The Moonphase model, reference 134297, is the sort of watch that quietly gets on with being complicated without needing to shout about it, though it does have a few rather charming tricks up its sleeve. At six o’clock sits a beautifully composed sub dial that combines a moonphase display with a pointer date, indicated by a crescent tipped hand that sweeps around with a sense of calm precision. Nestled within this same space is the Montblanc emblem, from which that dramatic exploding star guilloché pattern seems to erupt upwards across the dial, as if the whole thing has been set in motion from that very point. The seconds hand, not content with simply doing its job, carries a counterweight shaped like the Montblanc emblem as well, adding a subtle flourish to every sweep, while a neatly defined minute track frames the dial with proper discipline. Beneath all of this sits the MB 24.31 movement, delivering 42 hours of power reserve, ticking along with the sort of quiet confidence that suggests it knows exactly how good it is.

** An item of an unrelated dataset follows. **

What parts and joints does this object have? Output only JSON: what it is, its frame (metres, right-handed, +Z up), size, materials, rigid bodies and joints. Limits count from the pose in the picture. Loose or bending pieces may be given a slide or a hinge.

The Montblanc Star Legacy Chronograph 42mm, reference 136357, is a wonderfully traditional sort of thing, the kind that looks as though it has been quietly perfecting its craft while the rest of the world was busy chasing trends. The dial is laid out with reassuring symmetry, a small seconds display anchored at nine o’clock and a 30 minute counter positioned at three, while a discreet date window settles in at six without disturbing the overall balance. Roman numerals stand proudly around the dial, paired with elegant leaf shaped hands that feel as though they have been lifted straight out of a far more refined era. On the flanks sit proper pump style pushers, the sort that demand a deliberate press, reminding anyone in charge that this is a chronograph meant to be used. The track itself is pleasingly old school, a closed scale marked down to one tenth of a second, allowing for properly precise stopwatch readings. Beneath it all works the MB 25.13 movement, offering 48 hours of power reserve, ticking away with a calm, dependable assurance that suggests it has absolutely everything under control.